If it comes online as scheduled by year end, the Petra Nova carbon capture and storage (CCS) facility in Texas would be the largest CCS in the world, ClimateWire reports.
The Petra Nova facility is being built by a joint venture of NRG Energy and JX Nippon Oil & Gas Exploration at NRG’s W.S. Parish coal-fired plant southwest of Houston and is designed to capture about 90% of the carbon dioxide from a 240-MW slipstream of flue gas and sequester 1.6 million tons of greenhouse gases a year.
The captured CO2 would be injected in into mature oil fields in the Gulf Coast region, starting with the Hilcorp's West Ranch field in Jackson County, Texas, where the CO2 is expected to boost production from around 500 barrels a day to about 15,000 barrels a day.
CCS technology has been held up as one of the most viable options for the continued operation of coal plants in a low carbon economy. But CCS is an expensive and difficult technology.
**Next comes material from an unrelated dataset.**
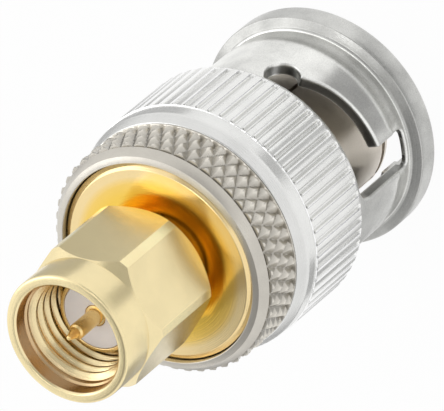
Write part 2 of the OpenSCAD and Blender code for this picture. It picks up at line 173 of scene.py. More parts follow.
def sector(azimuth, half_spread, r0, r1, steps=24):
    """Corners of a ring's part, from an inner radius to an outer one."""
    turns = [math.radians(azimuth + half_spread * (2 * k / steps - 1)) for k in range(steps + 1)]
    return ([(r1 * math.cos(a), r1 * math.sin(a)) for a in turns]
            + [(r0 * math.cos(a), r0 * math.sin(a)) for a in reversed(turns)])


def grey_card(name, corners, matrix, grey):
    """A card that only mirrors show."""
    tone = bpy.data.materials.new(name)
    wire = new_tree(tone)
    glow = wire.node("ShaderNodeEmission", {}, {0: (grey, grey, grey, 1)})
    wire.node("ShaderNodeOutputMaterial", {}, {0: glow})
    card = sheet(name, corners, matrix, tone)
    card.visible_camera = card.visible_shadow = card.visible_diffuse = False


def facing_adapter(direction, distance):
    """Place and turn of a lamp or card that looks at the adapter's middle."""
    away = Vector(direction).normalized()
    turn = away.to_track_quat("Z", "Y").to_matrix().to_4x4()
    return Matrix.Translation((Vector(CAMERA_AIM) + away * distance) * MM) @ turn


world = bpy.data.worlds.new("tent")
bpy.context.scene.world = world
wire = new_tree(world)
level = seen_directly(wire) * (1 - TENT_LIGHT) + TENT_LIGHT
cloth = wire.node("ShaderNodeBackground", {}, {0: (1, 1, 1, 1), 1: level})
wire.node("ShaderNodeOutputWorld", {}, {0: cloth})

white_table = bpy.data.materials.new("white_table")
wire = new_tree(white_table)
paint = wire.node("ShaderNodeBsdfDiffuse", {}, {0: (FLOOR_WHITE, FLOOR_WHITE, FLOOR_WHITE, 1)})
glow = wire.node("ShaderNodeEmission", {}, {0: (1, 1, 1, 1), 1: 1.0})
shown = wire.node("ShaderNodeMixShader", {}, {0: seen_directly(wire) * FLOOR_GLOW, 1: paint, 2: glow})
from_below = wire.node("ShaderNodeNewGeometry", {}, {}, "Backfacing")
clear = wire.node("ShaderNodeBsdfTransparent", {}, {})
shown = wire.node("ShaderNodeMixShader", {}, {0: from_below, 1: shown, 2: clear})
wire.node("ShaderNodeOutputMaterial", {}, {0: shown})
sheet("table", square(FLOOR_SIZE), Matrix.Identity(4), white_table)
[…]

A recent Department of Energy analysis concluded that it would cost $1.2 billion to turn the 2,094-MW Colstrip coal plant in Montana into a clean coal plant. The DOE said selling CO2 from the plant for enhanced oil recovery could generate $3 billion to $4.4 billion of revenues over 25 years based on an oil price of $106 a barrel. Current oil prices are below $50 a barrel and haven't been over $100 since mid-2014.
Aside from the Petra Nova plant, there is only one other power plant CCS project under way in the United States: Mississippi Power’s Kemper plant, which is over budget and behind schedule.
The Petra Nova facility received $300 million from NRG and from JX Nippon. NRG also won a $167 million from the DOE’s Clean Coal Power Initiative and another $23 million from DOE under a separate program. The Japan Bank for International Cooperation and Mizuho Bank Ltd. are providing loans totaling $250 million.
Petra Nova is not only being done on a smaller and cheaper scale than the Kemper project, the technology is different, as well. Petra Nova is a retrofit of an existing plant while Kemper involves building a commercial scale plant that will turn lignite into gas, separate out the CO2 and burn the resulting synthesis gas.